Technical debt should be intentional 🔗
I believe that technical debt is most useful as a concept when it’s thought of as something that’s taken on knowingly. If we think about taking the debt metaphor literally, this is also the definition that seems to make the most sense considering that financial debt isn’t something that can happen to someone without their knowledge. When we take on financial debt, we’re accepting a greater total payment over time in order to buy something that we wouldn’t otherwise be able to afford in the present. Just so with technical debt, except now the concern is with development time rather than money: we’re accepting a greater amount of total development time over the lifetime of the product in exchange for a faster initial delivery.
One of the great things about attaching a requirement of knowledge to technical debt is that it automatically solves problems on both side of the misunderstanding presented earlier:
- It provides much better visibility into the amount of debt that’s been taken on in order to build a product, and how much of that debt hasn’t been paid down
- Debt can’t be overinflated or understated because it’s classified at the time that it’s taken on rather than retroactively
- The difference between routine maintenance and debt pay-down is clear; maintenance is work that must be done that is neither classified as debt nor as an enhancement/feature of the product
- Because debt is explicitly classified, it can be prioritized against other types of work intentionally
It also allows teams, product managers, and stakeholders to have more informed and well-reasoned discussions about their product throughout the development process. Developers and team leads should be able to clearly communicate when debt is being taken on in order to hit a deadline, product managers gain the ability to clearly see debt growing in the product’s backlog, and stakeholders can work with both groups to make well-reasoned decisions about when the team should push for new functionality and when it makes more sense to work on insufficient foundations.
It can be difficult for PMs and non-technical stakeholders to truly understand the long-term impact of technical debt, but I have seen this method work in practice by implementing it myself.

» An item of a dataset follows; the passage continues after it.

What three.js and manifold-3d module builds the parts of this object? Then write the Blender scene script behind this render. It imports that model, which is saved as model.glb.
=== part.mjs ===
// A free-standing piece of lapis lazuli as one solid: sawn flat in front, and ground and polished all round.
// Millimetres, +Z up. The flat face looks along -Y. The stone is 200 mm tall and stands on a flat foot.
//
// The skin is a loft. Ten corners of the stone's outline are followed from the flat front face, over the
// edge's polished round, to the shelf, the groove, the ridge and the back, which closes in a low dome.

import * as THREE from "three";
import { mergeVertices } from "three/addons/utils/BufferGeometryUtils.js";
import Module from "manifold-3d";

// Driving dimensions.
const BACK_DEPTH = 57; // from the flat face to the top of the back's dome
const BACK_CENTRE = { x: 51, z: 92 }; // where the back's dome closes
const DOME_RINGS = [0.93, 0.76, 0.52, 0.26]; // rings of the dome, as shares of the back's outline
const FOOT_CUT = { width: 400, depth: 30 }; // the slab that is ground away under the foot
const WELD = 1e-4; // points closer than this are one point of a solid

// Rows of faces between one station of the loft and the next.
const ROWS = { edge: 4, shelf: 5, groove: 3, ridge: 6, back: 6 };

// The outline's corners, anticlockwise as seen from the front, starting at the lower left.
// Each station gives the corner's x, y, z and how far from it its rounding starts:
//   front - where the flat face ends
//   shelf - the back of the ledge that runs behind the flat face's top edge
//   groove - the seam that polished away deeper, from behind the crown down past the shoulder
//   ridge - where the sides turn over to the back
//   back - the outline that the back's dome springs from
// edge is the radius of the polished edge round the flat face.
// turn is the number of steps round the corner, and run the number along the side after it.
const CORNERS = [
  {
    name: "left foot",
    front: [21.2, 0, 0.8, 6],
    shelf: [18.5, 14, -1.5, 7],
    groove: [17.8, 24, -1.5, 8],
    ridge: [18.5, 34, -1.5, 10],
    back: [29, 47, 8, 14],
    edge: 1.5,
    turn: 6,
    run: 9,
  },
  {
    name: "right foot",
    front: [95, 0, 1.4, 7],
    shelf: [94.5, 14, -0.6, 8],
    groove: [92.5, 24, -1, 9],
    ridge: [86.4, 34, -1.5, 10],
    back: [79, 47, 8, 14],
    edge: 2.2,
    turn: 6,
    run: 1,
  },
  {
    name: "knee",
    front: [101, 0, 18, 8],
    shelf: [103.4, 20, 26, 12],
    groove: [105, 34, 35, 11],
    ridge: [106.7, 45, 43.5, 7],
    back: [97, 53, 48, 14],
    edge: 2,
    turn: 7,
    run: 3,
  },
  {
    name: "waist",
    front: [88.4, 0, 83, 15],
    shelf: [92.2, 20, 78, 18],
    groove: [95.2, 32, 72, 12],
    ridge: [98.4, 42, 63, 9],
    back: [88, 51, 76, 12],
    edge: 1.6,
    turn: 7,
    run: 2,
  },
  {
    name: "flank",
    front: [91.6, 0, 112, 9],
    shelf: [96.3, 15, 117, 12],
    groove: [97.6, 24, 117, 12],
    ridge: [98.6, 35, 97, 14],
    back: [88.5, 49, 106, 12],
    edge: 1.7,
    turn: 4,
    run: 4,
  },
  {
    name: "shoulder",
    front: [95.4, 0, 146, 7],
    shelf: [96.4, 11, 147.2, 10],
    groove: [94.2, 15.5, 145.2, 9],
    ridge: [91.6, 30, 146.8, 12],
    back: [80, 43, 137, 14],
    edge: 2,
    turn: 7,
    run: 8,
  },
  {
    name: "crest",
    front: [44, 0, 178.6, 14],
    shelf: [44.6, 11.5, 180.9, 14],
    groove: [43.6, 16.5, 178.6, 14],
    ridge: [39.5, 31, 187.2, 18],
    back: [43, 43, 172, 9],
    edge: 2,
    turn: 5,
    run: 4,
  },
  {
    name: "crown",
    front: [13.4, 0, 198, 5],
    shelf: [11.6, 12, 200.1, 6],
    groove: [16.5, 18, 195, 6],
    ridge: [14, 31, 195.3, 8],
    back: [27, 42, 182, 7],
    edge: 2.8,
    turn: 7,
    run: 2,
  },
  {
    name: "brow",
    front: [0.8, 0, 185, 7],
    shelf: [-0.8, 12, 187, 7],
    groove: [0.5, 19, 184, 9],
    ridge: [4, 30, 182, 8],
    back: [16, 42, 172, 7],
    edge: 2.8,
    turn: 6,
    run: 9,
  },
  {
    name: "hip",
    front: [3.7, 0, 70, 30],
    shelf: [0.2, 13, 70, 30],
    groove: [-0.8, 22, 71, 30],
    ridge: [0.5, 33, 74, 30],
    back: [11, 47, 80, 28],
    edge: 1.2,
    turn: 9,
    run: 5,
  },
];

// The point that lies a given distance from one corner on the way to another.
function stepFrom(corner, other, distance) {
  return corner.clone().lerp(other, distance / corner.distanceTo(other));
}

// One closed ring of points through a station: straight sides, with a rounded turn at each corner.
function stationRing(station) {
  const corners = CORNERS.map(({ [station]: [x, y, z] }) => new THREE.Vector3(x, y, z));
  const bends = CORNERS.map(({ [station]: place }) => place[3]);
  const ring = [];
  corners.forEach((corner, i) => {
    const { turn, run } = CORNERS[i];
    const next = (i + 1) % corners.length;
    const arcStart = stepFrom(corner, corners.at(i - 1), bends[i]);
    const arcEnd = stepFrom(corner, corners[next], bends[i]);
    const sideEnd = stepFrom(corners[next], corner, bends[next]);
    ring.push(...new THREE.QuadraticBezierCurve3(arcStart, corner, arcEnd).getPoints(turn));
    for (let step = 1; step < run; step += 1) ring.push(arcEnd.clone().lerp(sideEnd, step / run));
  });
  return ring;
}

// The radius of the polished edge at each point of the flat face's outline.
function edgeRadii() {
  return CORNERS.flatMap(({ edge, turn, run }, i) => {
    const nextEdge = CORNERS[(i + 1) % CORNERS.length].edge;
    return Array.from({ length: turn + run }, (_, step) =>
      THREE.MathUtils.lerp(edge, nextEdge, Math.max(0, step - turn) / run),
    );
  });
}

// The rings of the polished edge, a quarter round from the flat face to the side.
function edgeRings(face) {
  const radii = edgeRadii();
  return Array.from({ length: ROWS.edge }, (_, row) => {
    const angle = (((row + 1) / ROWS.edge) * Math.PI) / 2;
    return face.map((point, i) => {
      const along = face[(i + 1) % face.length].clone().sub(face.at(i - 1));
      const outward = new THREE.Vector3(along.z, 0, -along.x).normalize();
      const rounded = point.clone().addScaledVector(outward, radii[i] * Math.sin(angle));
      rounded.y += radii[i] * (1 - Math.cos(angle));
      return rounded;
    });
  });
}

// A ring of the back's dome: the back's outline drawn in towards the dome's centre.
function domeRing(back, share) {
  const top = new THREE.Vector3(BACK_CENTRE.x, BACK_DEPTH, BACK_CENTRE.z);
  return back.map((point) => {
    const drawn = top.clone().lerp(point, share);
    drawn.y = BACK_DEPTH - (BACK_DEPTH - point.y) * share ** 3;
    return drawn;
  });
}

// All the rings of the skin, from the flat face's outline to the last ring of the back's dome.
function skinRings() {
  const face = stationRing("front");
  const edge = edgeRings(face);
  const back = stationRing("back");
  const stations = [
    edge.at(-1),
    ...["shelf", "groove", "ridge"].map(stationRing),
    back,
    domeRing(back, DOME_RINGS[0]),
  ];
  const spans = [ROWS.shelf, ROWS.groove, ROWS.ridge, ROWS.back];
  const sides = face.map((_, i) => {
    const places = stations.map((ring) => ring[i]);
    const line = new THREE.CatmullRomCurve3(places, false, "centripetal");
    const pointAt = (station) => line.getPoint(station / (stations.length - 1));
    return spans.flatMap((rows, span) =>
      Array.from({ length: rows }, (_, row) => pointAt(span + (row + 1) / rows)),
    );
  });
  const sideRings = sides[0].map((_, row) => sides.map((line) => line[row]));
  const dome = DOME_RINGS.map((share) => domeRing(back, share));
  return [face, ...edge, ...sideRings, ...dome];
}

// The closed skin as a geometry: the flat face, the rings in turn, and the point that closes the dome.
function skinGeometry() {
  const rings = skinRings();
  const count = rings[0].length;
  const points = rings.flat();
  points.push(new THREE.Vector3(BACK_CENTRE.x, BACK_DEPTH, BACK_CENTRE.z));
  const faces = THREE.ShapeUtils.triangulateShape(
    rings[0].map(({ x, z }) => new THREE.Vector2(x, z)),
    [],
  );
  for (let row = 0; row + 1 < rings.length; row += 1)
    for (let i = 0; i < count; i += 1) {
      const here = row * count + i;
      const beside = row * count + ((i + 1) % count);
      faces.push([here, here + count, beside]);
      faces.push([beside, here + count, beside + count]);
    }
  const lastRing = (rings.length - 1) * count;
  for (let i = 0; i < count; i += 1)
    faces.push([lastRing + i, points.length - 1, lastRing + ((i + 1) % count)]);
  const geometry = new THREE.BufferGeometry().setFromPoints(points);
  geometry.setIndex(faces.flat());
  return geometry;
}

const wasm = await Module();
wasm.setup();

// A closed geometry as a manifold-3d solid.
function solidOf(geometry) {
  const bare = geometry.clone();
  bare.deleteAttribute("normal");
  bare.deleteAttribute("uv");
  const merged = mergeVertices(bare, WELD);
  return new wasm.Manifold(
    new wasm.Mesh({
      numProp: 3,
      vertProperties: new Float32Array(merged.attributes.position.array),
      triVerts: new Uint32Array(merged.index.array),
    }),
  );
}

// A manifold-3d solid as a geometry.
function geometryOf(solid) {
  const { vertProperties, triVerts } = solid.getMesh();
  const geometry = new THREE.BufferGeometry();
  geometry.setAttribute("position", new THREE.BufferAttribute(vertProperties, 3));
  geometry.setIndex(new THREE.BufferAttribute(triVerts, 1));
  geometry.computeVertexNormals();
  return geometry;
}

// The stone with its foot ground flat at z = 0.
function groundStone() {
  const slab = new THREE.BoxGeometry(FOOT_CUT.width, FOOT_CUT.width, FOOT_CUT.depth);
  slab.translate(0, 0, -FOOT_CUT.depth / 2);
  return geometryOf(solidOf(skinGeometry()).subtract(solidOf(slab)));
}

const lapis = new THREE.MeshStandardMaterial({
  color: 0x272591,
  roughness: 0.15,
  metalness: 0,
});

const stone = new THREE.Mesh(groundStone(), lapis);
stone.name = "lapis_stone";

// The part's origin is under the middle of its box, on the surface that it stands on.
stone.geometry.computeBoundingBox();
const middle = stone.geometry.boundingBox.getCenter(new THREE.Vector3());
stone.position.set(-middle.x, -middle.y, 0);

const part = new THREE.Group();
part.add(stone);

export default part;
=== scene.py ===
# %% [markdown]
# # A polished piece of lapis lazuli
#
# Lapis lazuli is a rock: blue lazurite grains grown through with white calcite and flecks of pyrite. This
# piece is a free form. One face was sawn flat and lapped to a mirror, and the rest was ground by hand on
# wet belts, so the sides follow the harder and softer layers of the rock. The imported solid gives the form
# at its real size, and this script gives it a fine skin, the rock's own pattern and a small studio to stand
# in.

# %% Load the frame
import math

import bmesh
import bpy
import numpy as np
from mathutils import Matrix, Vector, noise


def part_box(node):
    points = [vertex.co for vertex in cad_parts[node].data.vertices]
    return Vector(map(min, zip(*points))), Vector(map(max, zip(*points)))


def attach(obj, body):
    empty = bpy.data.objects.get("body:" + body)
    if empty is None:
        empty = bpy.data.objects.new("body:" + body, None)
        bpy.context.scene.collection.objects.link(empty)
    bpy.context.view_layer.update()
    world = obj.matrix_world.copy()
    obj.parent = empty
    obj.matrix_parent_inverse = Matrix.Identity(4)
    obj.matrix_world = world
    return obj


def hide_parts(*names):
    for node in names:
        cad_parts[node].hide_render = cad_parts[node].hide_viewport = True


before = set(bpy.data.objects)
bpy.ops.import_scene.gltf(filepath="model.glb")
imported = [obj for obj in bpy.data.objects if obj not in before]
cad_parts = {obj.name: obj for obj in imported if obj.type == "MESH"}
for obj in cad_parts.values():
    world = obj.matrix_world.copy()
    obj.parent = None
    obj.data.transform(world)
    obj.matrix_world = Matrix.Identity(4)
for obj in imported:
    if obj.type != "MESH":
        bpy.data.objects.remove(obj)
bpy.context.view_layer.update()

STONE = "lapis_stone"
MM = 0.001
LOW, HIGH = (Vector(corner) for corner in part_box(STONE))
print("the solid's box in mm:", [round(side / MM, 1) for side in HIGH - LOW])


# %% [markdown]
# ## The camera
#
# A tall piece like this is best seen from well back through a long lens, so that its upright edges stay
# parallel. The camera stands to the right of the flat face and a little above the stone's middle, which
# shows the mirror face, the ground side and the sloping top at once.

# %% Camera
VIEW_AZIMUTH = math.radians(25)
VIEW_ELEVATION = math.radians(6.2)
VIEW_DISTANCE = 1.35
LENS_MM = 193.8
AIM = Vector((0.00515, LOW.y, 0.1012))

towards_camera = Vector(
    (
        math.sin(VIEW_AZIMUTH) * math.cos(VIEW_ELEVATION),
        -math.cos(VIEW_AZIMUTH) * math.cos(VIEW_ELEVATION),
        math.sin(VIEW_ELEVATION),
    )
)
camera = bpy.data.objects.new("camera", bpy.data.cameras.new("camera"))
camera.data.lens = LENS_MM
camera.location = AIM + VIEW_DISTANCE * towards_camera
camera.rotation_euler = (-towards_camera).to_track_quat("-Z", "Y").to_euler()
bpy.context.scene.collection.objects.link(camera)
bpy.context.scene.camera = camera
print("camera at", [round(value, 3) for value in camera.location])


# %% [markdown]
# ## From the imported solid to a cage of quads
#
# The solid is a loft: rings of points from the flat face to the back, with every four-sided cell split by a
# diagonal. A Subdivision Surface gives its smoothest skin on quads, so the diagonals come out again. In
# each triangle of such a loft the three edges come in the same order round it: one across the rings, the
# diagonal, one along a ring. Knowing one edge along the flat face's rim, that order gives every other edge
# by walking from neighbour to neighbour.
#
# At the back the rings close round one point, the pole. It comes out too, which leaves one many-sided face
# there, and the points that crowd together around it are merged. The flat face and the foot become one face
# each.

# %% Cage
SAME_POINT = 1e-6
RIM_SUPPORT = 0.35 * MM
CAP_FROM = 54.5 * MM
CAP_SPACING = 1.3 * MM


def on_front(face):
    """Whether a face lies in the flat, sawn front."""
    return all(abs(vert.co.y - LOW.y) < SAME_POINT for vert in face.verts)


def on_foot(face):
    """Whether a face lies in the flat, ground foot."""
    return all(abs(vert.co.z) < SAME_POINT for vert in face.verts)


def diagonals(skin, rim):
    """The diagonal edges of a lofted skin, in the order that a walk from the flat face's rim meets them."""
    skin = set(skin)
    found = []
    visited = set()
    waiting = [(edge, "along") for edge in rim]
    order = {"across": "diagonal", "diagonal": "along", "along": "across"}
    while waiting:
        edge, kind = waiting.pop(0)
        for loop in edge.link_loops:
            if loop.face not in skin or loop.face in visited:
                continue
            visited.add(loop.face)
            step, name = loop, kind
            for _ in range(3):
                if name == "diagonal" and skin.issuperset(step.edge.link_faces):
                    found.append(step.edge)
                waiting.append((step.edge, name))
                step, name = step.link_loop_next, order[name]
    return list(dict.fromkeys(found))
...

I believe the most important key to unlocking these benefits is shared understanding. When working with the idea of debt in this way, it becomes very easy for developers to answer the question “What is technical debt?” and explain how these past decisions add up to make future development more difficult.
Of course, none of this comes for free. For such a system to work to its fullest, it has to be adopted very early in the product development process, ideally from the initial onset of the project. It requires building the shared understanding between developers and non-technical personnel of what debt means and why it’s important to pay attention to. It requires at least a baseline level of buy-in from an organization that overall system quality is important to the bottom line. None of these tasks are trivial, but neither are they difficult, and I believe the effort is well worth the payoff.
Real world example 🔗
As a more concrete demonstration of what these ideas look like, I’ve pulled some high-level data from one of my teams' most recent deliveries. Here is that team’s 6-month debt trend:
Q4 was a “push” quarter for this team - they were working hard to hit a very specific deadline. During this time, they made the decision that accruing a significant amount of debt was the only way that they were going to be able to make it happen. After the team successfully hit the deadline, they were then able to revert to a more sustainable mode of development; throughout Q1, they paid down a large portion of the debt that they had built up during the push.

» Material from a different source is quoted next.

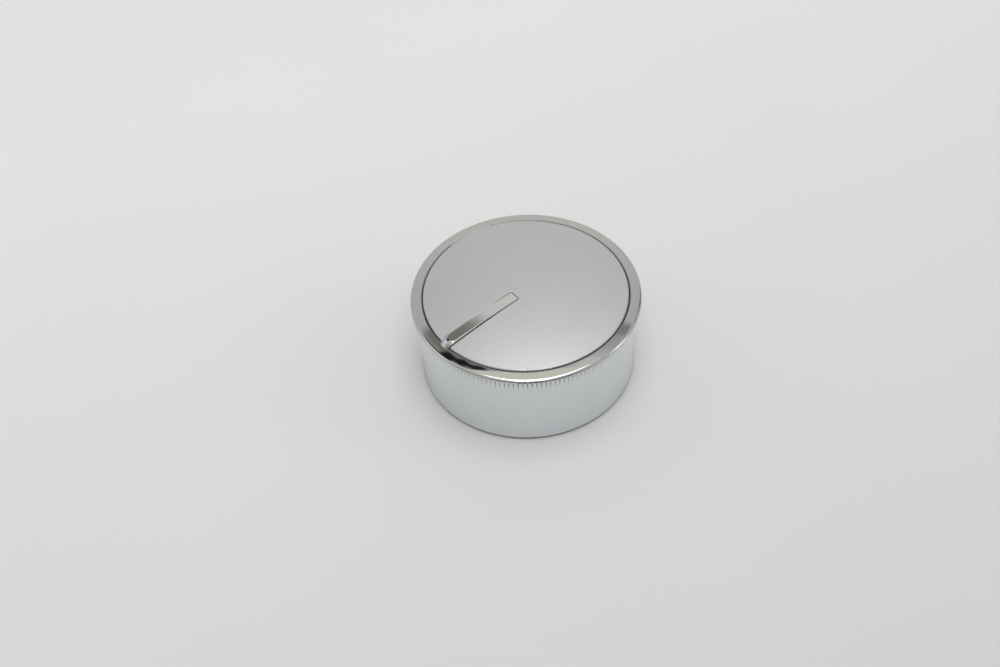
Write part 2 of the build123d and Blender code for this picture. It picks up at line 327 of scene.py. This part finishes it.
@dataclass(frozen=True)
class SilverLacquer:
    """Silver lacquer, sprayed on moulded grey ABS.

    Its aluminium flake gives a soft metal sheen with a barely visible grain, and the spray
    leaves a shallow orange peel. Where the spray doesn't reach, the dull grey plastic shows.
    The same dull grey is also painted on as shade, where a piece's mask asks for it.
    """

    name: str
    colour: str
    roughness: float
    flake: float = 0.45 * MM        # real flake is 0.03 mm, drawn coarser so that it shows
    flake_height: float = 1.2 * UM
    flake_change: float = 0.03      # how far the flake's brightness varies
    peel: float = 1.8 * MM
    peel_height: float = 1.0 * UM
    cloud: float = 10.8 * MM        # width of the areas where the coat is a little rougher or smoother
    cloud_change: float = 0.04
    # Colour of the bare plastic, which is also the colour of the painted shade
    bare_and_shade_colour: str = "45474a"
    bare_and_shade_roughness: float = 0.5

    def build(self, bare_and_shaded: Mask) -> bpy.types.Material:
        """Makes the material.

        Args:
            bare_and_shaded: Gives the share of bare plastic and of painted shade, from 0 to 1, at each
                place.

        Returns:
            The material.
        """
        surface = Surface(self.name)
        bare_and_shaded_share = bare_and_shaded(surface)
        flake, peel = surface.mottle(self.flake, 1.0), surface.mottle(self.peel, 1.0)
        cloud = surface.mottle(self.cloud)
        share = surface.add("MapRange", {VALUE: flake, START: NOISE_START, END: NOISE_END})
        dark, bright = (linear(self.colour, 1 + side * self.flake_change) for side in (-1, 1))
        grain = {SHARE: share, FIRST: dark, SECOND: bright}
        coat = surface.add("Mix", grain, give=MIXED, data_type="RGBA")
        smooth, coarse = (self.roughness * (1 + side * self.cloud_change) for side in (-1, 1))
        clouded = {VALUE: cloud, START: NOISE_START, END: NOISE_END, LOW: smooth, HIGH: coarse}
        rough = surface.add("MapRange", clouded)
        # Mixes the coat with the bare plastic and with the painted shade
        with_painted_shade = {SHARE: bare_and_shaded_share, FIRST: coat, SECOND: linear(self.bare_and_shade_colour)}
        peeled = surface.add("Bump", {"Distance": self.peel_height, "Height": peel})
        flaked = {"Distance": self.flake_height, "Height": flake, "Normal": peeled}
        return surface.shade(
            Base_Color=surface.add("Mix", with_painted_shade, give=MIXED, data_type="RGBA"),
            Metallic=surface.add("MapRange", {VALUE: bare_and_shaded_share, LOW: 1.0, HIGH: 0.0}),
            Roughness=surface.add("MapRange", {VALUE: bare_and_shaded_share, LOW: rough, HIGH: self.bare_and_shade_roughness}),
            Normal=surface.add("Bump", flaked),
        )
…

Crucially, we were able to use the data available from this methodology as an aid to explain the importance of this work to stakeholders and help them understand why short-term velocity on further functionality for the system would be reduced while a portion of development time was spent paying down this debt.
I found it interesting to compare this trend to the ideal debt charts put forth in yet another blog post about technical debt. Here’s an idealized chart compared to the team’s debt baseline and ceiling:
We can see that the debt management may not be completely ideal, but the team has been able to successfully pay their debt down throughout the course of a quarter and are once again much closer to their debt baseline than they are to their ceiling.
Slow is smooth, smooth is fast 🔗
Following these ideas, one of the mantras that I use with all of my development teams is “We have to go slow if we want to move fast”. It sounds a bit silly perhaps, but I like sayings that will stick with people and the idea is simple: slowing down gives us more time to think, more time to think leads to better designs, and better designs lend themselves to easier change in the future. There are many situations where incurring debt makes sense, but there are at least as many (and, I suspect, likely many more) where the best way to pay down debt is to never take it on at all. When we do need to incur debt, we should do so intentionally and with at least some level of understanding of when and how we plan to pay that debt down.
I particularly like this saying because it also has applications to many other areas of the development and leadership process outside of technical debt specifically. Let’s consider a contrived example, based on a true story:
A defect has been found in a production system that the team believes is being caused somehow due to the distributed nature of the system. Two engineers separately attempt to identify the root cause of the issue, but are unable to find the source of the problem after a week of investigation. A third engineer is brought in and is able to identify and resolve the issue within a few days.
The first thought a lead may have is to increase their reliance on that third engineer, always bringing them in to triage issues when they arise. The idea seems reasonable; after all, that engineer has proven that they can be much more effective when it comes to issue resolution than the others. If, however, we take a longer-term view of the situation, I believe this wouldn’t be the best solution for at least two reasons:
- We’ve introduced a single point of failure. If that engineer leaves the team or the company, we’ll be right back to struggling with issues
- We’re assuming that identifying and resolving these issues is the most valuable thing that the third engineer could be doing. It’s very possible that the opportunity cost of assigning them to triage is higher than the cost of the defect
With these failure modes in mind, it may make more sense to ask the third engineer to train the other engineers on their issue resolution methodology. Future issues should be resolved by other engineers before enlisting the help of the third, bringing them in only when the rest of the team is stumped (or perhaps has reached a predefined time-box).
While the latter is very likely to lead to longer issue resolution times in the short term, these times are also likely to decrease as the other engineers gain familiarity and proficiency with the issue resolution process. Once we’ve reached that point, we now have three engineers capable of this type of issue resolution instead of only one. We made the intentional decision to allow progress to be slower in the short term in order to effectively triple our longer term velocity/capacity for this type of work.
There’s isn’t a universal answer to the best way to balance development velocity against technical debt. Thinking of debt as something taken on intentionally by a team to increase their short-term velocity at the expense of future work is an easy to apply strategy that has many benefits to engineering teams while also simplifying the concept for less technical individuals. By measuring accrued debt against long-term baselines and ceilings, engineering managers can get a feel for how much this debt is impacting their teams, and this data can be used to aid in prioritization decisions and high-level discussions with stakeholders.
If your goal to to increase your teams' overall development velocity in the long term, remember that you may want to slow down so that you can move fast.